### [Data]
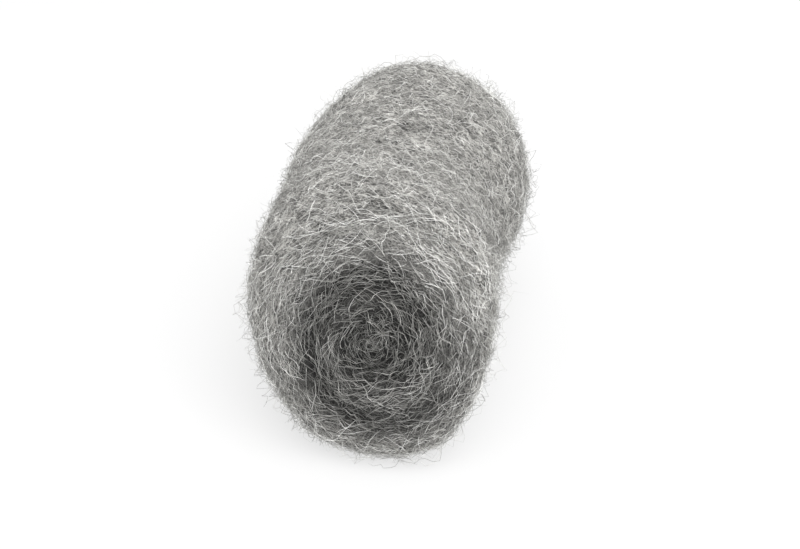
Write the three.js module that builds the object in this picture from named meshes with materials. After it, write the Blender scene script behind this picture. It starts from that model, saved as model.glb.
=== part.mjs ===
// A bundle of fine steel wool: one soft batt, rolled up into a short fat roll that lies on its side.
// Millimetres, +Z up. The roll's axis runs along Y, its front end faces -Y, and its flat spot is at Z = 0.
// Angles round the axis are seen from the front and run counter-clockwise from +X.
import * as THREE from "three";

// Driving dimensions
const ROLL_LENGTH = 92; // the batt's width, which is the roll's length at mid height
const FRONT_RADIUS = 28.2; // before the roll sags
const WAIST_RADIUS = 26.6;
const REAR_RADIUS = 29.4; // the fattest part, which sets the height of the axis
const BULGE_AT = 0.6; // where the two bulges reach full size, as a share of the half length
const BATT_THICKNESS = 11.5; // also the distance from one turn to the next
const CORE_RADIUS = 5.4; // the innermost turn, where the batt's inner edge lies
const INNER_EDGE_ANGLE = THREE.MathUtils.degToRad(-90);
const TAIL_ANGLE = THREE.MathUtils.degToRad(-40); // the batt's outer edge, low on the right
const TAIL_STEP = 2; // the outer edge is feathered, so its step is far less than the batt
const TAIL_WIDTH = 1 / 20; // the step's own width, as a share of a turn

// How far the soft ends are rounded, dished, grooved and slumped
const FRONT_SQUARENESS = 5.7; // exponent of the end's rounded profile: 2 is round, 10 is nearly square
const REAR_SQUARENESS = 4.6;
const GROOVE_DEPTH = 2; // between one turn's edge and the next
const GROOVE_SHARPNESS = 2; // 1 is as broad as the bead beside it, more is narrower
const GROOVE_STARTS = 0.2; // share of the core radius inside which the turns are closed up
const DISH_DEPTH = 2; // the middle turns stand back from the outer ones
const END_BEGINS = 0.78; // share of the half length from which the end's relief fades in
const END_FULL = 0.96;
const FRONT_SLUMP = 0.54; // slope of the front end: its foot reaches forward, its top leans back
const REAR_SLUMP = 0.24;
const SLUMP_POWER = 1.5; // how late along the roll the slump sets in
const FOOT_EASE = 0.5; // how much the slope eases off below the axis, so that the foot is blunt

// How the soft roll lies
const HEIGHT_SHARE = 0.99; // height of the section over its width
const SAG = 1.2; // how much of the underside is pressed flat
const BOW = 4.5; // how far the roll's middle stands to one side of its ends
const S_BEND = -1.7; // and how far its two ends differ in that

// Soft waves that wind round the side of the hand-rolled batt: how high each one is, how many
// of them go round the roll, how far they turn along half its length, and where they start.
const WAVES = [
  { height: 0.45, count: 3, turn: 2.4, start: 0.7 },
  { height: 0.35, count: 2, turn: -3.1, start: 2.3 },
  { height: 0.25, count: 5, turn: -4.6, start: 1.9 },
];

// Mesh
const END_RING_SPACING = 1.5; // fine enough for the grooves
const SIDE_RING_SPACING = 3.6;
const SECTORS = 66;
const OUTLINE_STEPS = 2000;

const HALF_LENGTH = ROLL_LENGTH / 2;
const AXIS_HEIGHT = HEIGHT_SHARE * REAR_RADIUS - SAG;
const TURN = 2 * Math.PI;
const ease = (from, to, x) => THREE.MathUtils.smoothstep(x, from, to);

// The roll's radius along its length, before the ends close in: a bulge near each end and a waist between.
// t runs from -1 at the front end to 1 at the rear end.
function bodyRadius(t) {
  const bulge = t < 0 ? FRONT_RADIUS : REAR_RADIUS;
  return THREE.MathUtils.lerp(WAIST_RADIUS, bulge, ease(0, BULGE_AT, Math.abs(t)));
}

// The roll's outline as a profile to turn, from the front pole to the rear pole, with two soft shoulders.
function outline() {
  const points = [];
  for (let i = 0; i <= OUTLINE_STEPS; i++) {
    const swing = (Math.PI * i) / OUTLINE_STEPS;
    const n = swing < Math.PI / 2 ? FRONT_SQUARENESS : REAR_SQUARENESS;
    const t = -Math.sign(Math.cos(swing)) * Math.abs(Math.cos(swing)) ** (2 / n);
    const onAxis = i % OUTLINE_STEPS === 0;
    const radius = onAxis ? 0 : bodyRadius(t) * Math.sin(swing) ** (2 / n);
    points.push(new THREE.Vector2(radius, t * HALF_LENGTH));
  }
  return points;
}

// The same profile with its points spaced for the mesh: close together on the ends, wider on the side.
function spacedOutline() {
  const fine = outline();
  const kept = [fine[0]];
  for (const point of fine) {
    const onEnd = Math.abs(point.y) > END_BEGINS * HALF_LENGTH;
    const spacing = onEnd ? END_RING_SPACING : SIDE_RING_SPACING;
    if (point.distanceTo(kept[kept.length - 1]) > spacing) {
      kept.push(point);
    }
  }
  kept[kept.length - 1] = fine[fine.length - 1];
  return kept;
}

// How far the outer turn stands above the mean radius: it climbs round the roll and drops at the tail.
function tailRise(angle) {
  const turns = (angle - TAIL_ANGLE) / TURN;
  const turn = turns - Math.floor(turns);
  const climbed = Math.min(turn / (1 - TAIL_WIDTH), (1 - turn) / TAIL_WIDTH);
  return TAIL_STEP * (climbed - 0.5);
}

// Height of the soft waves at a place on the side.
function unevenness(t, angle) {
  let sum = 0;
  for (const wave of WAVES) {
    sum += wave.height * Math.sin(wave.count * angle + wave.turn * t + wave.start);
  }
  return sum;
}

// Depth of the groove between the spiral turns, on an end.
function grooveDepth(radius, angle) {
  const turns = (radius - CORE_RADIUS) / BATT_THICKNESS - (angle - INNER_EDGE_ANGLE) / TURN;
  const between = 0.5 + 0.5 * Math.cos(TURN * turns); // 1 between two turns, 0 on top of a turn
  return GROOVE_DEPTH * between ** GROOVE_SHARPNESS * ease(GROOVE_STARTS, 1, radius / CORE_RADIUS);
}

// Sideways offset of the axis. Over the whole length the bow adds no shift and the S adds no slant.
function axisOffset(t) {
  return BOW * (t ** 2 - 1 / 3) + S_BEND * (t ** 3 - (3 / 5) * t);
}

// How far the slumped end leans back at a height above the axis, or forward below it.
function lean(t, height) {
  const slope = (t < 0 ? FRONT_SLUMP : REAR_SLUMP) * Math.abs(t) ** SLUMP_POWER;
  const eased = 1 + Math.min(0, (FOOT_EASE * height) / bodyRadius(t));
  return slope * height * eased;
}

// Moves one point of the turned blank to its place on the soft roll.
function settle(point) {
  const t = point.y / HALF_LENGTH;
  const blank = Math.hypot(point.x, point.z);
  const angle = Math.atan2(point.z, point.x);
  const share = Math.min(blank / bodyRadius(t), 1);

  const radius = blank + share ** 2 * (tailRise(angle) + unevenness(t, angle));
  const rise = HEIGHT_SHARE * radius * Math.sin(angle);
  const hang = rise < 0 ? REAR_RADIUS / bodyRadius(t) : 1; // the underside reaches the floor all along
  const height = Math.max(rise * hang, -AXIS_HEIGHT);

  const onEnd = ease(END_BEGINS, END_FULL, Math.abs(t)) * Math.sign(t);
  const inward = onEnd * (grooveDepth(blank, angle) + DISH_DEPTH * (1 - share ** 2));
  return new THREE.Vector3(
    radius * Math.cos(angle) + axisOffset(t),
    point.y - inward + lean(t, height),
    AXIS_HEIGHT + height,
  );
}

function woolRoll() {
  const geometry = new THREE.LatheGeometry(spacedOutline(), SECTORS);
  const places = geometry.getAttribute("position");
  const point = new THREE.Vector3();
  for (let i = 0; i < places.count; i++) {
    const placed = settle(point.fromBufferAttribute(places, i));
    places.setXYZ(i, placed.x, placed.y, placed.z);
  }
  // The origin is on the floor, under the middle of the roll.
  geometry.computeBoundingBox();
  const middle = geometry.boundingBox.getCenter(new THREE.Vector3());
  geometry.translate(-middle.x, -middle.y, -geometry.boundingBox.min.z);
  geometry.computeVertexNormals();

  const steelWool = new THREE.MeshStandardMaterial({
    color: 0x9b9a95,
    roughness: 0.6,
    metalness: 0.75,
  });
  const mesh = new THREE.Mesh(geometry, steelWool);
  mesh.name = "wool_roll";
  return mesh;
}

const bundle = new THREE.Group();
bundle.add(woolRoll());

export default bundle;
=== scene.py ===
import math

import bpy
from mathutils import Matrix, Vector


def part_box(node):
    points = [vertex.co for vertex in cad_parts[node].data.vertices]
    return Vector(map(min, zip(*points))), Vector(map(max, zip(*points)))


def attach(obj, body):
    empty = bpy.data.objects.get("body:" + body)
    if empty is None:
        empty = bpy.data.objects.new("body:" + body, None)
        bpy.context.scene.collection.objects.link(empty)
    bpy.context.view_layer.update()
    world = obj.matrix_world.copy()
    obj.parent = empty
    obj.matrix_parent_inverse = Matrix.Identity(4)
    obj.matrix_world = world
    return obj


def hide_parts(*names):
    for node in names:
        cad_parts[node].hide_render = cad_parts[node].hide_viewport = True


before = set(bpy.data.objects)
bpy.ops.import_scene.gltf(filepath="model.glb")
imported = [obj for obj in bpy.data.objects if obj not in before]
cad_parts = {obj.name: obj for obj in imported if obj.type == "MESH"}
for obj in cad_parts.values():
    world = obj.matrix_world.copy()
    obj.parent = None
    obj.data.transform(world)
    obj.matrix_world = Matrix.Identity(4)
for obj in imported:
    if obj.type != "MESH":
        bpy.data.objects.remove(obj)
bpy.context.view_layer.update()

# THE MAT
# A batt of fine steel wool, rolled up by hand into about two and a half turns. Under its loose top
# threads it is a dense dull mat, which stands here for every thread that is too deep to be told apart.
# The mat's dark tone between its thread lines is painted shade of that depth.
MM = 0.001
FAR_OFF = 1.0  # a metre, past everything here

# How the batt is rolled
roll_low, roll_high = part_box("wool_roll")
HALF_LENGTH = (roll_high.y - roll_low.y) / 2
ROLL_RADIUS = 28 * MM
AXIS_HEIGHT = 27.9 * MM
AXIS_MIDDLE_X = -0.9 * MM  # where the roll's bowed axis runs at mid length
AXIS_BOW = 4.6 * MM  # how much further to +X it runs at the ends
TURN_THICKNESS = 11.5 * MM  # from one turn of the batt to the next
INNER_TURN = 5.4 * MM  # radius at which the spiral starts
SPIRAL_START = -0.25  # straight below the axis, as a share of a turn

# Painted shade on the ends: most in the tight middle of each end, where hardly any light gets back out
HEART = 12.5 * MM
HEART_FADES = 24 * MM
HEART_DROP = 1.5 * MM  # the painted shade sits lower, as the light from above reaches further into its upper part
HEART_SPREAD = 0.7  # below 1 the painted shade reaches further out
MAT_IN_HEART = 0.02  # share of the light that the mat still gives back there, painted into its colour as shade
GROOVE_DARK = 1.15  # how dark the painted shade in the heart is in the grooves between two turns, where 1 is full
TURN_LIGHT = 0.24  # half of what the painted shade on the top of a turn is lighter by
FACING_STARTS = 0.35  # how squarely a face looks along the axis where it starts to count as the end
FACING_FULL = 0.85

# Tones of the mat, and the thread lines and broader bands that run along its turns
# The darkest tone is painted shade in the gaps between the thread lines
MAT_GAP_SHADE = (0.03, 0.0295, 0.028, 1)
MAT_LIGHT = (0.8, 0.785, 0.745, 1)
MOTTLE = 5 * MM  # size of the lighter and darker patches
MAT_MOTTLE = (0.85, 1.1)
LINE_LENGTH = 5 * MM
LINE_WIDTH = 0.9 * MM
LINE_SHARPNESS = 26.0
LINE_RELIEF = 0.3 * MM
LINE_SHARE = 0.62  # how much of the tone comes from the lines
LINE_SETS = ((0.0, 0.0), (0.6, 3.0), (-0.6, 5.0))  # slant off the turns, and place in the noise
BAND_LENGTH = 8 * MM
BAND_WIDTH = 1.6 * MM
BAND_SHARE = 0.5
BAND_SHIFT = -0.17
BAND_PLACE = 7.0  # its place in the noise

NOISE_STRETCH = 3.0  # noise keeps within about 1/6 of its middle, and this makes that about 1/2
FLOOR_GAP = 0.1 * MM  # the mat keeps this far above the floor
MERGE_GAP = 0.005 * MM  # corners of the solid's loose triangles that are this near are one


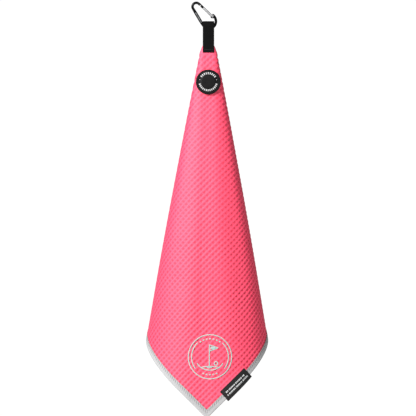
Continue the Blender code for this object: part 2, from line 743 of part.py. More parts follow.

### [Exercise prompt]
Exactly the lines from the line that has "const steelWool = new" through the line that has "obj.data.transform(world)" are to be repeated, both included, with nothing added.

### [Result of the task]
  const steelWool = new THREE.MeshStandardMaterial({
    color: 0x9b9a95,
    roughness: 0.6,
    metalness: 0.75,
  });
  const mesh = new THREE.Mesh(geometry, steelWool);
  mesh.name = "wool_roll";
  return mesh;
}

const bundle = new THREE.Group();
bundle.add(woolRoll());

export default bundle;
=== scene.py ===
import math

import bpy
from mathutils import Matrix, Vector


def part_box(node):
    points = [vertex.co for vertex in cad_parts[node].data.vertices]
    return Vector(map(min, zip(*points))), Vector(map(max, zip(*points)))


def attach(obj, body):
    empty = bpy.data.objects.get("body:" + body)
    if empty is None:
        empty = bpy.data.objects.new("body:" + body, None)
        bpy.context.scene.collection.objects.link(empty)
    bpy.context.view_layer.update()
    world = obj.matrix_world.copy()
    obj.parent = empty
    obj.matrix_parent_inverse = Matrix.Identity(4)
    obj.matrix_world = world
    return obj


def hide_parts(*names):
    for node in names:
        cad_parts[node].hide_render = cad_parts[node].hide_viewport = True


before = set(bpy.data.objects)
bpy.ops.import_scene.gltf(filepath="model.glb")
imported = [obj for obj in bpy.data.objects if obj not in before]
cad_parts = {obj.name: obj for obj in imported if obj.type == "MESH"}
for obj in cad_parts.values():
    world = obj.matrix_world.copy()
    obj.parent = None
    obj.data.transform(world)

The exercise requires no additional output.